The Belltown project is called Urban Green Villa, with a 12-story mid-rise at 2401 Third Ave. A two-story U.S. Bank building would be demolished.

The proposal calls for 116 condo units, 5,000 square feet of street-level retail and 112 parking stall on four levels below grade.

Development Services Associates of Seattle is the development consultant. GWest Architecture of Seattle is the architect, and Lotus Landscape Design of Bellevue is the landscape architect.

(Editor's note: A previous version of this story had the wrong name for the development consultant.)

A Seattle design review board will hold its first meeting on the project at 7 p.m. today in Seattle City Hall, Room L280.

An entity related to Chainqui Development acquired the 13,000-square-foot site at the northwest corner of Third and Battery Street for $5.2 million in 2014.
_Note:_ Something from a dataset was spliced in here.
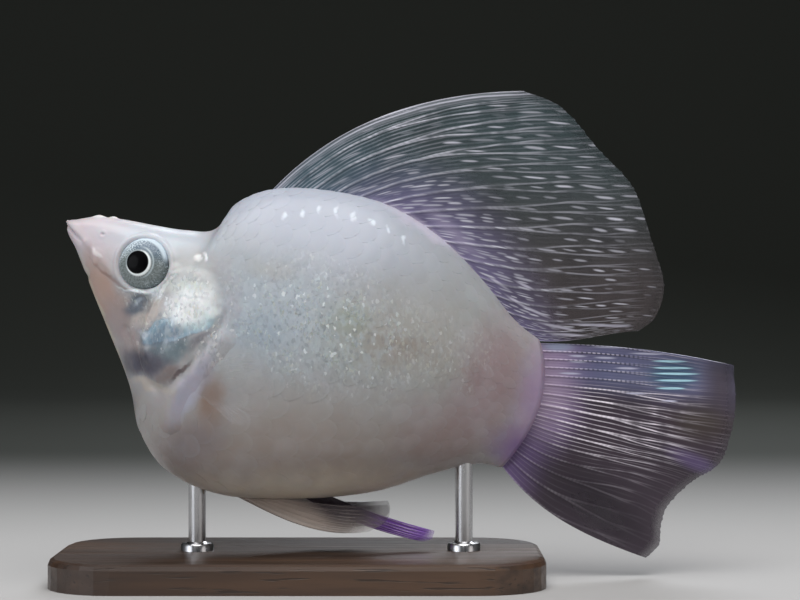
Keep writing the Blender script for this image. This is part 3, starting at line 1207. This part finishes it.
pelvic_material = make_fin_material(
    "pelvic fin", PELVIC_RAYS, root=(0.50, 0.41, 0.35), front=(0.30, 0.25, 0.22), rear=(0.06, 0.045, 0.05),
    pale=(0.52, 0.45, 0.42), clear=0.80, lines=(0.8, 0.8, 0.6), hairs=3, hair_light=(0.5, 0.5, 0.5),
    thins=(0.72, 0.25),
    patches=[
        ((-1.2, 6.6), (4.9, 2.1), -14, 0.95, 0.6, (0.50, 0.41, 0.35)),
        ((6.9, 7.6), (2.2, 0.7), -6, 0.7, 0.8, (0.035, 0.025, 0.035)),
    ],
)
violet_material = make_fin_material(
    "violet fin", ANAL_RAYS, root=(0.06, 0.045, 0.05), root_reach=0.66, front=(0.24, 0.075, 0.50),
    rear=(0.26, 0.085, 0.57), pale=(0.84, 0.66, 0.98), clear=0.95, lines=(1.0, 0.9, 0.8), hairs=3,
    hair_light=(0.8, 0.8, 0.8), fades=(0.8, 1.0, 0.6), thins=(0.9, 0.3),
    patches=[((3.2, 8.1), (3.6, 1.2), -15, 1.0, 0.5, (0.060, 0.044, 0.056))],
)
print("patches on the tail:", len(TAIL_PATCHES))


# %% Dorsal fin
def back_root(u):
    """A place just under the back where a fin grows from the body at section u."""
    back = section(u)[0]
    tangent = (section(u + 0.05)[0] - section(u - 0.05)[0]).normalized()
    return back - Vector((-tangent.y, tangent.x)) * GAP * 1.5


DORSAL_FRONT, DORSAL_REAR = 7.75, 13.85
DORSAL_RIM_KEYS = by_length((
    (23.2, 50.4), (27.1, 48.8), (31.1, 44.4), (34.6, 40.5),
    (36.6, 34.7), (37.8, 30.2), (36.9, 27.0), (35.2, 25.6),
))
DORSAL_CROWDING = 1.6
DORSAL_ROOT_ANGLES = (
    (0, 48), (0.14, 38), (0.28, 24), (0.42, 5), (0.57, -12), (0.7, -25), (0.85, -25), (1, -8)
)
DORSAL_TIP_ANGLES = ((0, 1), (0.25, 4), (0.5, 1), (0.75, -2), (1, 3))
DORSAL_WAVE = 0.5 * MM


def dorsal_place(across, out):
    root = back_root(DORSAL_FRONT + (DORSAL_REAR - DORSAL_FRONT) * across)
    tip = curve_through(DORSAL_RIM_KEYS, 1 - (1 - across) ** DORSAL_CROWDING)
    flat = bent_ray(root, tip, DORSAL_ROOT_ANGLES, DORSAL_TIP_ANGLES, across, out)
    wave = DORSAL_WAVE * out**2 * math.sin(across * math.tau * 1.25)
    return Vector((flat.x, sway(flat.x) + wave, flat.y))


make_fin(
    "dorsal_sail", "dorsal_fin", DORSAL_RAYS, 90, dorsal_place, dorsal_material, 0.18 * MM
)

# %% Tail fin
TAIL_RIM_KEYS = by_length((
    (45.4, 21.9), (45.5, 18.6), (45.0, 15.3), (43.6, 11.7), (41.2, 10.1),
    (39.3, 8.4), (38.1, 6.9), (37.6, 5.1), (37.4, 3.2), (36.0, 1.9),
))
TAIL_SPREAD = ((0, 0), (0.3, 0.12), (0.45, 0.28), (0.6, 0.46), (0.75, 0.62), (0.88, 0.8), (1, 1))
TAIL_ROOT_ANGLES = ((0, -1), (0.3, -3), (0.5, -10), (0.7, -26), (0.85, -40), (1, -54))
TAIL_TIP_ANGLES = ((0, -13), (0.3, -4), (0.5, -10), (0.7, -22), (0.85, -28), (1, -20))
TAIL_WAVE = 0.9 * MM


def tail_place(across, out):
    share = 0.03 + 0.94 * across
    point = point_on(section(LAST_SECTION), LAST_SECTION, math.acos(1 - 2 * share))
    root = Vector((point.x - 1.5 * GAP, point.z))
    tip = curve_through(TAIL_RIM_KEYS, curve_through(TAIL_SPREAD, across))
    flat = bent_ray(root, tip, TAIL_ROOT_ANGLES, TAIL_TIP_ANGLES, across, out)
    wave = TAIL_WAVE * out**1.5 * math.sin((across * 1.3 + 0.1) * math.tau)
    return Vector((flat.x, sway(flat.x) + wave, flat.y))


make_fin(
    "tail_fan", "tail_fin", TAIL_RAYS, 80, tail_place, tail_material, 0.17 * MM, ragged=0.005
)

# %% Pectoral, pelvic and anal fins
PECTORAL_ROOT_TOP, PECTORAL_ROOT_END = (-8.9, 22.4), (-9.9, 19.6)
PECTORAL_LENGTH, PECTORAL_ANGLES, PECTORAL_SWING = 9.0 * MM, (14, -34), math.radians(34)
PECTORAL_CUP, PECTORAL_SINKS, PELVIC_SINKS, ANAL_SINKS = 0.5 * MM, 0.1 * MM, 0.2 * MM, 0.1 * MM
PELVIC_ROOT_X, PELVIC_SPLAY, PELVIC_Y = (-6.9, -4.2), math.radians(17), 1.5 * MM
PELVIC_RIM_KEYS = by_length(((7.2, 5.3), (8.6, 6.0), (9.3, 7.0), (9.1, 7.9)))
PELVIC_ROOT_ANGLES, PELVIC_TIP_ANGLES = ((0, -26), (1, -8)), ((0, 10), (1, 4))
PELVIC_BEND_OUT = 0.5 * MM
ANAL_ROOT_X = (0.2, 2.8)
ANAL_RIM_KEYS = by_length(((12.6, 3.9), (13.6, 4.2), (13.9, 5.0)))
ANAL_ROOT_ANGLES, ANAL_TIP_ANGLES = ((0, -30), (1, -22)), ((0, -12), (1, -14))


def flank_hit(x, z, side):
    """The skin's outer point and normal on one flank at x and z."""
    hit, normal, _, _ = body_surface.ray_cast(Vector((x, side * 60 * MM, z)), Vector((0, -side, 0)))
    return hit, normal


def belly_root(ends, y, sinks, across):
    """Where a fin grows from the belly, a little way inside the skin."""
    x = (ends[0] + (ends[1] - ends[0]) * across) * MM
    hit = body_surface.ray_cast(Vector((x, y, 0)), Vector((0, 0, 1)))[0]
    return Vector((hit.x, hit.z + sinks))


def pectoral_place(side):
    top, end = in_metres(PECTORAL_ROOT_TOP), in_metres(PECTORAL_ROOT_END)

    def place(across, out):
        flat = top.lerp(end, across)
        hit, normal = flank_hit(flat.x, flat.y, side)
        lie = direction(PECTORAL_ANGLES[0] + (PECTORAL_ANGLES[1] - PECTORAL_ANGLES[0]) * across)
        swung = Vector((lie.x * math.cos(PECTORAL_SWING), side * math.sin(PECTORAL_SWING), lie.y))
        bulge = math.sin(math.pi * (0.15 + 0.7 * across)) ** 0.6
        cup = normal * PECTORAL_CUP * math.sin(math.pi * across) * out * (1 - out)
        return hit - normal * PECTORAL_SINKS + swung.normalized() * PECTORAL_LENGTH * bulge * out + cup

    return place


def pelvic_place(side):
    def place(across, out):
        root = belly_root(PELVIC_ROOT_X, side * PELVIC_Y, PELVIC_SINKS, across)
        tip = curve_through(PELVIC_RIM_KEYS, across)
        flat = bent_ray(root, tip, PELVIC_ROOT_ANGLES, PELVIC_TIP_ANGLES, across, out)
        y = PELVIC_Y + (root.y - flat.y) * math.tan(PELVIC_SPLAY) + PELVIC_BEND_OUT * out
        return Vector((flat.x, side * y, flat.y))

    return place


def anal_place(across, out):
    root = belly_root(ANAL_ROOT_X, 0, ANAL_SINKS, across)
    tip = curve_through(ANAL_RIM_KEYS, across)
    flat = bent_ray(root, tip, ANAL_ROOT_ANGLES, ANAL_TIP_ANGLES, across, out)
    return Vector((flat.x, 0, flat.y))


for side_name, side in SIDES.items():
    make_fin(
        f"side_fin_{side_name}", f"pectoral_fin_{side_name}", PECTORAL_RAYS, 40, pectoral_place(side),
        clear_fin_material, 0.11 * MM,
    )
    make_fin(
        f"belly_fin_{side_name}", f"pelvic_fin_{side_name}", PELVIC_RAYS, 50, pelvic_place(side),
        pelvic_material, 0.20 * MM,
    )
make_fin("anal_rays", "anal_fin", ANAL_RAYS, 50, anal_place, violet_material, 0.28 * MM)

# %% [markdown]
# ## Stand
# The fish swims, so a plain stand holds it up: a base of dark stained wood and two thin steel rods. The
# base keeps its solid, which already has rounded corners, and only gets its grain. The rods become new
# ones that enter the belly at the top and a small collar at the foot, so that no gap shows.


# %% Wood and steel
def make_wood_material():
    made, tree, shader = new_material("dark stained wood", Coat_Weight=0.3, Coat_Roughness=0.25)
    place = object_place(tree)
    bend = speckle(place, 40, 2, (0.25, 1.0, 1.0))
    bent = place.vector_math("ADD", bend.step("ShaderNodeCombineXYZ", {1: bend * 0.006}))
    grain = speckle(bent, 900, 5, (0.05, 1.0, 1.0))
    broad = speckle(bent, 210, 3, (0.06, 1.0, 1.0))
    pores = ease_between(speckle(place, 3200, 2, (0.06, 1.0, 1.0)), 0.60, 0.68)
    colour = layered(
        blend_colours(ease_between(broad, 0.35, 0.65), (0.040, 0.021, 0.013), (0.100, 0.054, 0.031)),
        (ease_between(grain, 0.40, 0.68, 0.0, 0.7), (0.040, 0.022, 0.014)),
        (pores * 0.7, (0.02, 0.012, 0.008)),
    )
    rough = ease_between(grain, 0.3, 0.7, 0.38, 0.55)
    dress(shader, Base_Color=colour, Roughness=rough, Normal=raised(grain - pores, 0.00005, 0.5))
    return made


def make_steel_material():
    made, tree, shader = new_material("brushed steel", Metallic=1.0)
    brushing = speckle(object_place(tree), 2600, 3, (1.0, 1.0, 0.04))
    colour = blend_colours(brushing, (0.52, 0.52, 0.53), (0.68, 0.68, 0.69))
    rough = ease_between(brushing, 0.3, 0.7, 0.22, 0.36)
    dress(shader, Base_Color=colour, Roughness=rough, Normal=raised(brushing, 0.00002, 0.4))
    return made


wood_material = make_wood_material()
steel_material = make_steel_material()
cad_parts["stand_base"].material_slots[0].material = wood_material
print("stand finishes:", wood_material.name, "and", steel_material.name)


# %% Rods
ROD_SINKS = 0.9 * MM  # how far a rod goes on into the belly
# The collar's profile: its half width in radii of the rod, and the height over the base in mm
COLLAR = ((0.0, -0.5), (1.9, -0.5), (1.9, 0.55), (1.75, 0.75), (1.2, 0.8), (1.0, 0.95))


def make_rod(node):
    """A rod turned from a profile: a collar with a rounded shoulder, then the straight rod."""
    lowest, highest = (Vector(corner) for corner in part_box(node))
    base_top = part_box("stand_base")[1][2]
    middle = (lowest + highest) / 2
    radius = (highest.x - lowest.x) / 2
    outline = [(radius * wide, base_top + rise * MM) for wide, rise in COLLAR]
    outline += [(radius, highest.z + ROD_SINKS), (0.0, highest.z + ROD_SINKS)]
    rod = bmesh.new()
    points = [rod.verts.new((r, 0, z)) for r, z in outline]
    edges = [rod.edges.new(pair) for pair in zip(points, points[1:])]
    bmesh.ops.spin(
        rod, geom=points + edges, cent=(0, 0, 0), axis=(0, 0, 1), angle=math.tau, steps=48, use_merge=True
    )
    bmesh.ops.remove_doubles(rod, verts=rod.verts, dist=1e-6)
    bmesh.ops.recalc_face_normals(rod, faces=rod.faces)
    bmesh.ops.translate(rod, verts=rod.verts, vec=(middle.x, middle.y, 0))
    piece = object_from(f"{node}_turned", rod, steel_material)
    piece.data.set_sharp_from_angle(angle=math.radians(35))
    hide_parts(node)


for node in ("stand_rod_front", "stand_rod_rear"):
    make_rod(node)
The firm envisions the units will appeal to a multicultural group of tech-savvy people in their 20s and early 30s who want to live in an urban environment and invest in a condo.

The architects proposed several design alternatives, but the preferred option is for a building with an open green area to break up the mass and bring in light and air.

Residents would enter on Third Avenue, and retail would wrap around Third and Battery.

Green walls are planned both at the street and upper levels. Terrace and pocket gardens would be on the upper levels.

New landscaping on Third and Battery would help soften the street and sidewalk. Special paving patterns are proposed for the residential entry and street corners.

The west side of the site faces an alley, and the north side faces a parking lot.

One challenge the developer faces is that the Battery Street tunnel runs beneath the site. The tunnel will be abandoned after the Alaskan Way Viaduct is dismantled, likely after the condo project is completed. Plans for the tunnel could affect the design and landscaping, particularly on the western side.

Martin Selig Real Estate is constructing a three-story office and retail building across the street, at 2400 Third Ave. The project will house Antioch University.